Based on the results, there is a relationship between force and number of cycles:

$$F_{NoC}\left(N\right)=0.989\times F_{1s{t}^{}}-0.51\times NoC$$

(4)

$$\mathrm{e}.\mathrm{g}., F_{4t{h}^{}}=0.989\times 60.37-0.51\times 4=57.67 \mathrm{N}$$

(5)

Thus, the number 0.51 in the formula for the 20% method is different from that for 15% (the value in the formula was 0.38). Here, it is interesting that if for the 15% method 15 is divided by the coefficient 0.38 = the result is 39.47. A similar result is obtained for the 20% method, i.e., 20% divided by 0.51 = the result is 39.22. So, based on this, it can be deduced that if the experiment was carried out for another method, e.g., 25% method, then the formula would be the same, only the coefficient of the NoC multiplier would be approx. 0.63 (it is 25/39.47).

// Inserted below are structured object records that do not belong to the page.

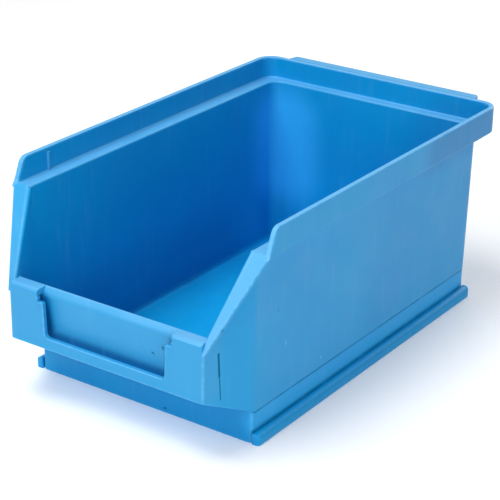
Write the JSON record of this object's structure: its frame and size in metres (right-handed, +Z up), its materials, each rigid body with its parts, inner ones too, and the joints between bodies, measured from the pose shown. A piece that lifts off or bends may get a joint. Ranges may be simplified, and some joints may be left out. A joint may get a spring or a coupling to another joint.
{
  "type": "storage bin",
  "caption": "Stackable open-fronted storage bin with a label pocket in front, a stacking rim round three sides and a hanging lip at the back.",
  "frame": {"origin": "on the floor, under the middle of the bin's bounding box, the hanging lip included", "axes": "+Z up, -Y towards the label front, +Y towards the hanging lip, +X to the right seen from the front"},
  "size_m": [0.15, 0.248, 0.1114],
  "materials": {
    "blue_polypropylene": "blue polypropylene, satin, lightly worn"
  },
  "bodies": {
    "root": {"back_wall": "blue_polypropylene", "edge_flange_left": "blue_polypropylene", "edge_flange_right": "blue_polypropylene", "floor_panel": "blue_polypropylene", "foot_back": "blue_polypropylene", "foot_front": "blue_polypropylene", "foot_left": "blue_polypropylene", "foot_right": "blue_polypropylene", "front_lip": "blue_polypropylene", "front_ramp": "blue_polypropylene", "front_wall": "blue_polypropylene", "hanging_lip_strip": "blue_polypropylene", "hanging_lip_tongue": "blue_polypropylene", "label_bar": "blue_polypropylene", "label_cheek_left": "blue_polypropylene", "label_cheek_right": "blue_polypropylene", "label_shoulder_left": "blue_polypropylene", "label_shoulder_right": "blue_polypropylene", "ledge_back": "blue_polypropylene", "ledge_left": "blue_polypropylene", "ledge_right": "blue_polypropylene", "nose_wall_left": "blue_polypropylene", "nose_wall_right": "blue_polypropylene", "rear_corner_left": "blue_polypropylene", "rear_corner_right": "blue_polypropylene", "rim_back": "blue_polypropylene", "rim_corner_left": "blue_polypropylene", "rim_corner_right": "blue_polypropylene", "rim_left": "blue_polypropylene", "rim_right": "blue_polypropylene", "side_wall_left": "blue_polypropylene", "side_wall_right": "blue_polypropylene", "skid_left": "blue_polypropylene", "skid_right": "blue_polypropylene", "stop_left": "blue_polypropylene", "stop_right": "blue_polypropylene"}
  },
  "joints": []
}
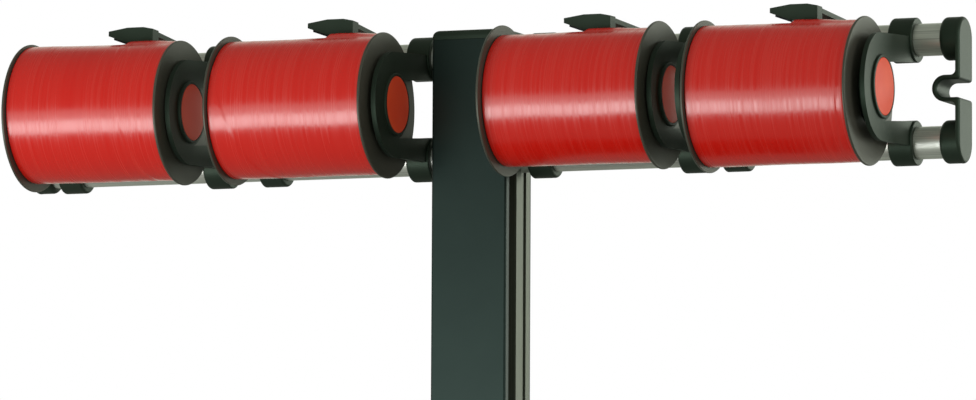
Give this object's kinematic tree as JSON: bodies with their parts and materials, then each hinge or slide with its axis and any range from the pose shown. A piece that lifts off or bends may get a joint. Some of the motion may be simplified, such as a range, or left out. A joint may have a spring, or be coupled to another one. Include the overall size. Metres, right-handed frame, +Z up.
{
  "type": "ribbon spool dispenser",
  "caption": "Counter-top ribbon dispenser: post on a base plate, twin cross rods, ribbon reels held between sliding fork brackets, and a cutter over each reel.",
  "frame": {"origin": "underside of the rubber mat, under the post's middle and in the vertical plane of the rods' axes", "axes": "+X along the rods, -Y to the front where the reels hang, +Z up"},
  "size_m": [0.6227, 0.23, 0.417],
  "materials": {
    "mat_rubber": "matt black rubber",
    "base_steel": "black powder coat",
    "satin_aluminium": "satin anodised",
    "cover_black": "satin black",
    "moulded_black": "fine moulded grain",
    "reel_black": "smooth moulded black",
    "ribbon_red": "glossy wound ribbon",
    "hub_red": "moulded red",
    "blade_steel": "ground steel",
    "screw_steel": "zinc-plated steel"
  },
  "bodies": {
    "root": {"rubber_mat": "mat_rubber", "base_plate": "base_steel", "post_profile": "satin_aluminium", "post_front_cover": "cover_black", "post_rear_strip": "cover_black", "post_top_cap": "moulded_black", "post_screws": "screw_steel", "rod_lock_screws": "screw_steel", "lower_rod": "satin_aluminium", "upper_rod": "satin_aluminium", "left_end_cap": "moulded_black", "right_end_cap": "moulded_black"},
    "reel_1_body": {"reel_1": "reel_black", "ribbon_1": "ribbon_red"},
    "bracket_1_left_body": {"bracket_1_left": "moulded_black", "hub_1_left": "hub_red"},
    "bracket_1_right_body": {"bracket_1_right": "moulded_black", "hub_1_right": "hub_red"},
    "cutter_1_body": {"cutter_1": "moulded_black", "cutter_1_blade": "blade_steel"},
    "reel_2_body": {"reel_2": "reel_black", "ribbon_2": "ribbon_red"},
    "bracket_2_left_body": {"bracket_2_left": "moulded_black", "hub_2_left": "hub_red"},
    "bracket_2_right_body": {"bracket_2_right": "moulded_black", "hub_2_right": "hub_red"},
    "cutter_2_body": {"cutter_2": "moulded_black", "cutter_2_blade": "blade_steel"},
    "reel_3_body": {"reel_3": "reel_black", "ribbon_3": "ribbon_red"},
    "bracket_3_left_body": {"bracket_3_left": "moulded_black", "hub_3_left": "hub_red"},
    "bracket_3_right_body": {"bracket_3_right": "moulded_black", "hub_3_right": "hub_red"},
    "cutter_3_body": {"cutter_3": "moulded_black", "cutter_3_blade": "blade_steel"},
    "reel_4_body": {"reel_4": "reel_black", "ribbon_4": "ribbon_red"},
    "bracket_4_left_body": {"bracket_4_left": "moulded_black", "hub_4_left": "hub_red"},
    "bracket_4_right_body": {"bracket_4_right": "moulded_black", "hub_4_right": "hub_red"},
    "cutter_4_body": {"cutter_4": "moulded_black", "cutter_4_blade": "blade_steel"}
  },
  "joints": [
    {"name": "reel_1_spin", "type": "hinge", "parent": "root", "child": "reel_1_body", "pos_m": [-0.2303, -0.064, 0.36145], "axis": [1, 0, 0], "continuous": true},
    {"name": "bracket_1_left_slide", "type": "slide", "parent": "root", "child": "bracket_1_left_body", "axis": [1, 0, 0], "range_m": [-0.006, 0.0016]},
    {"name": "bracket_1_right_slide", "type": "slide", "parent": "root", "child": "bracket_1_right_body", "axis": [1, 0, 0], "range_m": [-0.00105, 0.0106]},
    {"name": "cutter_1_lift", "type": "hinge", "parent": "root", "child": "cutter_1_body", "pos_m": [-0.2074, 0, 0.3966], "axis": [-1, 0, 0], "range_deg": [0, 70]},
    {"name": "reel_2_spin", "type": "hinge", "parent": "root", "child": "reel_2_body", "pos_m": [-0.09315, -0.064, 0.36145], "axis": [1, 0, 0], "continuous": true},
    {"name": "bracket_2_left_slide", "type": "slide", "parent": "root", "child": "bracket_2_left_body", "axis": [1, 0, 0], "range_m": [-0.0106, 0.0001]},
    {"name": "bracket_2_right_slide", "type": "slide", "parent": "root", "child": "bracket_2_right_body", "axis": [1, 0, 0], "range_m": [-0.00245, 0.0085]},
    {"name": "cutter_2_lift", "type": "hinge", "parent": "root", "child": "cutter_2_body", "pos_m": [-0.0713, 0, 0.3966], "axis": [-1, 0, 0], "range_deg": [0, 70]},
    {"name": "reel_3_spin", "type": "hinge", "parent": "root", "child": "reel_3_body", "pos_m": [0.0888, -0.064, 0.36145], "axis": [1, 0, 0], "continuous": true},
    {"name": "bracket_3_left_slide", "type": "slide", "parent": "root", "child": "bracket_3_left_body", "axis": [1, 0, 0], "range_m": [-0.0065, 0.0001]},
    {"name": "bracket_3_right_slide", "type": "slide", "parent": "root", "child": "bracket_3_right_body", "axis": [1, 0, 0], "range_m": [-0.00135, 0.0057]},
    {"name": "cutter_3_lift", "type": "hinge", "parent": "root", "child": "cutter_3_body", "pos_m": [0.1, 0, 0.3966], "axis": [-1, 0, 0], "range_deg": [0, 70]},
    {"name": "reel_4_spin", "type": "hinge", "parent": "root", "child": "reel_4_body", "pos_m": [0.2214, -0.064, 0.35935], "axis": [1, 0, 0], "continuous": true},
    {"name": "bracket_4_left_slide", "type": "slide", "parent": "root", "child": "bracket_4_left_body", "axis": [1, 0, 0], "range_m": [-0.0057, 0.005]},
    {"name": "bracket_4_right_slide", "type": "slide", "parent": "root", "child": "bracket_4_right_body", "axis": [1, 0, 0], "range_m": [-0.00525, 0.017]},
    {"name": "cutter_4_lift", "type": "hinge", "parent": "root", "child": "cutter_4_body", "pos_m": [0.2341, 0, 0.3966], "axis": [-1, 0, 0], "range_deg": [0, 70]}
  ]
}
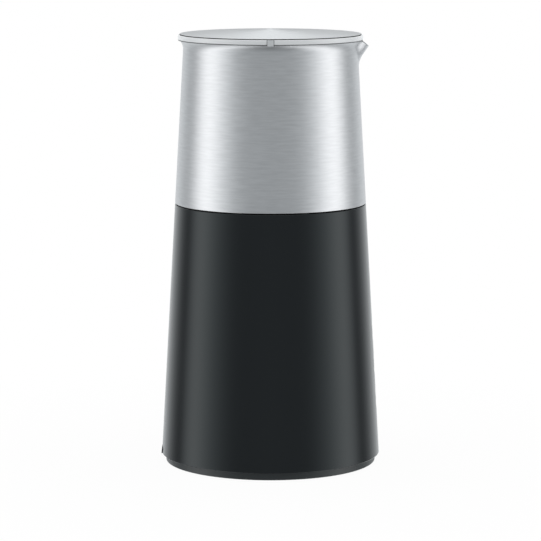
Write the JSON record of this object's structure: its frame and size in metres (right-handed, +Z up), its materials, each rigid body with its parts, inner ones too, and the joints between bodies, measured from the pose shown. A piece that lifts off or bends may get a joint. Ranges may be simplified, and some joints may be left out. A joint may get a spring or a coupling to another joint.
{
  "type": "milk frother",
  "caption": "Tapered jug-type automatic milk frother: brushed steel jug with spout and clear lid on a black induction base with a magnetic whisk drive.",
  "frame": {"origin": "on the table, at the centre of the base's footprint on the common axis of base, jug, lid and whisk", "axes": "+Z up along the axis, +X towards the jug's spout and the buttons, -X towards the cord gland"},
  "size_m": [0.1227, 0.1224, 0.2401],
  "materials": {
    "black_plastic": "satin black moulding with a fine grain",
    "dark_plastic": "matte black moulding",
    "grey_plastic": "matte dark grey moulding",
    "button_plastic": "satin dark grey moulding",
    "carrier_plastic": "natural white moulding",
    "clear_plastic": "clear moulding",
    "lid_plastic": "clear smoke-free moulding, polished",
    "whisk_plastic": "black food-grade moulding",
    "seal_rubber": "black silicone",
    "seal_rubber_clear": "translucent silicone",
    "foot_rubber": "grey rubber",
    "brushed_steel": "fine brushing round the jug",
    "vessel_steel": "satin drawn steel",
    "motor_steel": "zinc plated",
    "screw_steel": "plated steel",
    "spring_steel": "polished stainless wire",
    "sensor_metal": "turned aluminium cap",
    "sink_aluminium": "extruded aluminium",
    "bearing_bronze": "sintered bronze",
    "copper_winding": "enamelled copper wire",
    "ferrite": "dark grey ferrite",
    "magnet_plating": "nickel plating",
    "circuit_board": "green solder mask",
    "led_body": "white chip package",
    "capacitor_sleeve": "dark blue sleeve"
  },
  "bodies": {
    "base": {"housing": "black_plastic", "deck": "dark_plastic", "deck_gasket": "seal_rubber", "base_plate": "grey_plastic", "rubber_feet": "foot_rubber", "base_screws": "screw_steel", "cord_gland": "grey_plastic", "cord_clamp": "grey_plastic", "clamp_screws": "screw_steel", "winding_carrier": "carrier_plastic", "induction_winding": "copper_winding", "ferrite_bars": "ferrite", "motor_bridge": "carrier_plastic", "pillar_screws": "screw_steel", "motor_can": "motor_steel", "motor_end_cap": "carrier_plastic", "motor_bearings": "bearing_bronze", "motor_magnets": "ferrite", "motor_screws": "screw_steel", "sensor_spring": "spring_steel", "light_pipes": "clear_plastic", "control_board": "circuit_board", "switches": "dark_plastic", "leds": "led_body", "board_screws": "screw_steel", "power_board": "circuit_board", "heat_sink": "sink_aluminium", "capacitors": "capacitor_sleeve", "transformer": "copper_winding", "fan_frame": "dark_plastic", "fan_screws": "screw_steel"},
    "drive_rotor": {"motor_shaft": "screw_steel", "armature": "motor_steel", "magnet_carrier": "carrier_plastic", "drive_magnets": "magnet_plating"},
    "cooling_fan": {"fan_rotor": "dark_plastic"},
    "sensor": {"temperature_sensor": "sensor_metal"},
    "button_1": {"button_1": "button_plastic"},
    "button_2": {"button_2": "button_plastic"},
    "button_3": {"button_3": "button_plastic"},
    "jug": {"jug_shell": "brushed_steel", "inner_vessel": "vessel_steel", "vessel_base": "vessel_steel", "jug_collar": "dark_plastic", "jug_foot": "dark_plastic", "heat_plate": "motor_steel", "spindle": "vessel_steel"},
    "lid": {"lid": "lid_plastic", "lid_seal": "seal_rubber_clear"},
    "whisk": {"whisk_hub": "whisk_plastic", "whisk_magnets": "magnet_plating", "whisk_cap": "whisk_plastic", "whisk_bush": "whisk_plastic"},
    "whisk_coil": {"whisk_coil": "spring_steel"}
  },
  "joints": [
    {"name": "jug_lift", "type": "slide", "parent": "base", "child": "jug", "axis": [0, 0, 1], "range_m": [0, 0.06]},
    {"name": "lid_lift", "type": "slide", "parent": "jug", "child": "lid", "axis": [0, 0, 1], "range_m": [0, 0.03]},
    {"name": "whisk_spin", "type": "hinge", "parent": "jug", "child": "whisk", "pos_m": [0, 0, 0.135], "axis": [0, 0, 1], "continuous": true},
    {"name": "whisk_coil_lift", "type": "slide", "parent": "whisk", "child": "whisk_coil", "axis": [0, 0, 1], "range_m": [0, 0.02]},
    {"name": "drive_spin", "type": "hinge", "parent": "base", "child": "drive_rotor", "pos_m": [0, 0, 0.1], "axis": [0, 0, 1], "continuous": true},
    {"name": "fan_spin", "type": "hinge", "parent": "base", "child": "cooling_fan", "pos_m": [0, 0, 0.012], "axis": [0, 0, 1], "continuous": true},
    {"name": "sensor_press", "type": "slide", "parent": "base", "child": "sensor", "axis": [0, 0, 1], "range_m": [-0.001, 0], "stiffness_N_per_m": 300, "deforming": ["sensor_spring"]},
    {"name": "button_1_press", "type": "slide", "parent": "base", "child": "button_1", "axis": [-1, 0, 0], "range_m": [0, 0.0008], "stiffness_N_per_m": 600},
    {"name": "button_2_press", "type": "slide", "parent": "base", "child": "button_2", "axis": [-1, 0, 0], "range_m": [0, 0.0008], "stiffness_N_per_m": 600},
    {"name": "button_3_press", "type": "slide", "parent": "base", "child": "button_3", "axis": [-1, 0, 0], "range_m": [0, 0.0008], "stiffness_N_per_m": 600}
  ],
  "couplings": [
    {"joint": "whisk_spin", "follows": "drive_spin", "ratio": 1}
  ]
}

3.3. Cyclic Tests of Textile Cords—Temperature Influences

The test results as force-strain on video-extensometer dependences by method with three cycle loops for two temperatures (the temperature chamber was used) are in Figure 11. The relaxation time was in each cycle loop. The dependencies can be used as input material data for textile cords in the computational simulations of tire casings using a custom material model definition. Software tools used for computational simulation will typically allow for the definition of custom material models.

The force values after relaxation time for each cycle loop are in

Table 9. Forces after relaxation time for each cycle loop.

Number of Cycle Loop	Force for 20 °C, N	Force for 120 °C, N	Stress for 20 °C, cN·tex−1	Stress for 120 °C, cN·tex−1
1st (strain 5%)	12.25	4.95	12.97	5.23
2nd (strain 7.5%)	22.95	10.87	24.31	11.51
3rd (strain 10%)	37.33	21.11	39.54	22.36

. The transformation of force values to stress values is given in Table 9. The fineness (linear density) of the textile-conditioned cord is 944 dtex; therefore, stress can be obtained as force divided fitness. The unit of stress is deliberately adjusted so that the calculated stress values are in the range from 0 to 100 for better comparison of the values with each other. Therefore, the stress for textile materials is given in multiples of the force unit, e.g., in cN (100 cN is 1 N), divided by fineness, e.g., in tex instead of dtext (10 tex is 1 dtex). In our case, we chose the unit of stress as cN·tex⁻¹.

The force-time dependences are shown in Figure 12. Tenacities (the tensile stress expressed as force per unit fineness) for nine specimens are 75.99 ± 1.84 cN·tex⁻¹ for a temperature of 20 °C and 37.22 ± 2.85 cN·tex⁻¹ for a temperature of 120 °C, and the ductility (strains at break) are 17.79 ± 0.5% for a temperature of 20 °C and 12.11 ± 0.52% for a temperature of 120 °C. The values for a temperature of 20 °C are different from cord producer values [10], but they are closer to the data from the patent [20], which deals with the cord construction PA66 470 × 2 (it means fineness is 940 dtex). The tenacity for a temperature of 20 °C reported in literature [13] is 86.2 cN·tex⁻¹, and the ductility (referred to in this literature as elongation at break) is 18.6%. The difference in measured tenacity from the manufacturer’s published [13] is 11.8%, and the difference in ductility is 4.4%. Based on patent [20], tenacity obtained from a breaking force of 73 N is 77.66 cN·tex⁻¹, and ductility is 18%.

4. Conclusions

New methods are presented as possible test references for studying composites and textile cords. On the basis of the results, the fourth cycle in every cycle loop can be considered a stable cycle for polymer composites with PA66 cords because the change in the maximum true stress between the fourth and fifth cycles is 1.6%. The method for textile cords considers stress relaxation.

A simple and fast relationship is found that describes the value of the force at each end of the cycles for a textile cord. It can be used to predict forces for specific strains and can be used for practical use. These preliminary results point to the possibility of further research into textile material properties. The results of the polymer composite and textile cord tests provide a better understanding of the mechanical properties under cyclic loading.

The paper evaluated the effect of temperatures on the material properties of textile cord and the relaxation effect, which is important for the assessment of practical applications. Knowledge of this effect is important to assess the change in material parameters that occurs during the vulcanization process of tire casings.

The obtained equations can be used to determine input data for computational simulation. It would be appropriate for further research to apply a video-extensometer for online monitoring and recording of deformations on the surfaces of test specimens during cyclic loading tests. For composite specimens, the authors recommend also performing biaxial cyclic load tests that would be even closer to real load conditions.